De acordo com Wang Yi, a política de planeamento familiar não se aplica aos uigures. Na verdade, as autoridades locais investiram mais de 13 milhões de euros em 2019 na prevenção das gravidezes. Os uigures nunca foram excluídos das políticas de redução de nascimentos, mesmo que os moradores das cidades só tenham tardiamente sido forçados a adotar a política do filho único (não aplicável à China rural, de qualquer maneira). Além disso, muitas uigures testemunharam esterilizações e abortos forçados durante anos.
Crianças uigures
Campos de internamento
Pequim afirma que o objetivo dos campos de internamento é prevenir o radicalismo religioso por meio da educação e da integração pelo trabalho. Um projeto “educacional” que conta com um orçamento de segurança aumentado em 90% na região em 2018... A maioria dos casos de desaparecidos atesta outra realidade: professores universitários, funcionários públicos de todos os níveis são visados – muitas vezes membros do partido – comerciantes, médicos, escritores ou artistas.
De jovens do ensino secundário a aposentados na casa dos setenta, sem distinção, uma grande maioria da população uigur terá, nos últimos anos, feito uma "estada voluntária", mais ou menos longa e mas sempre penosa, num desses campos cercados por arame farpado e por torres de vigilância.

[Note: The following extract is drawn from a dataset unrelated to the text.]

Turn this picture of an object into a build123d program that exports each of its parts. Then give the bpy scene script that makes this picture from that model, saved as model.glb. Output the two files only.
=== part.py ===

Todos saem de lá esgotados física e mentalmente, alguns morrem lá em circunstâncias nunca elucidadas, às vezes sem que a família possa ver o corpo.

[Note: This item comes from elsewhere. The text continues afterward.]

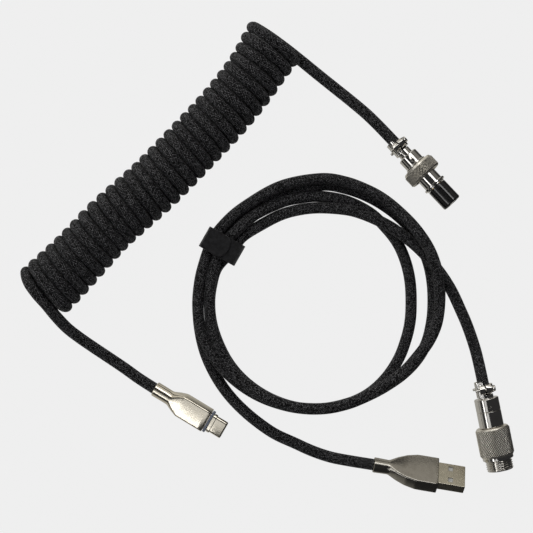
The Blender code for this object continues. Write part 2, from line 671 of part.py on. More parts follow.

Quanto à liberdade religiosa evocada por Wang Yi, era preciso que as as 24.000 mesquitas que citou fossem de acesso livre, sem câmaras e outras ferramentas de vigilância em todos os cantos. As outras formas de práticas religiosas, que o ministro tem o cuidado de não referir, vão desaparecendo com a demolição dos locais de culto, a proibição das reuniões e a “disneyificação” dos espaços sagrados.
Assédio moral
Os uigures no exílio, parte deles cidadãos europeus, denunciaram a pressão das autoridades chinesas ao tomarem os seus familiares como reféns para lhes impor silêncio: 58 uigures apresentaram uma queixa ao governo holandês, para que aja contra essas repetidas ameaças, e muitos outros na França ou noutros lugares testemunharam esse assédio. "Ela está no hospital e terá alta se te calares", disseram a uma uigur radicada na Escandinávia, que, finalmente, ficou encantada porque, após dois anos de mobilização da sua parte, a sua prima teve finalmente alta de um campo de detenção.

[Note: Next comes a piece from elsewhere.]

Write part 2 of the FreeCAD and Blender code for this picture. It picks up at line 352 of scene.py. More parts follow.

“Garantir os direitos dos cidadãos”, para Wang Yi, na verdade significa interná-los às centenas de milhares e abrir apenas três vias de saída para os detidos: a condenação criminal, desde alguns anos de prisão até à pena de morte (sem julgamento e com acusações vagas); o trabalho forçado (ou pago a preços bem abaixo dos salários médios, sempre sob coação); uma residência fixa com proibição de viajar e, muitas vezes, a obrigação de participar na propaganda oficial, concordando em louvar o Partido nos meios de comunicação chineses.
Esses factos não podem ser verificados pelas capitais europeias: os seus representantes não são bem-vindos na região. Pesquisadores, jornalistas independentes e especialistas internacionais também não podem viajar livremente até lá, para conduzir investigações solicitadas por uigures e por organismos internacionais.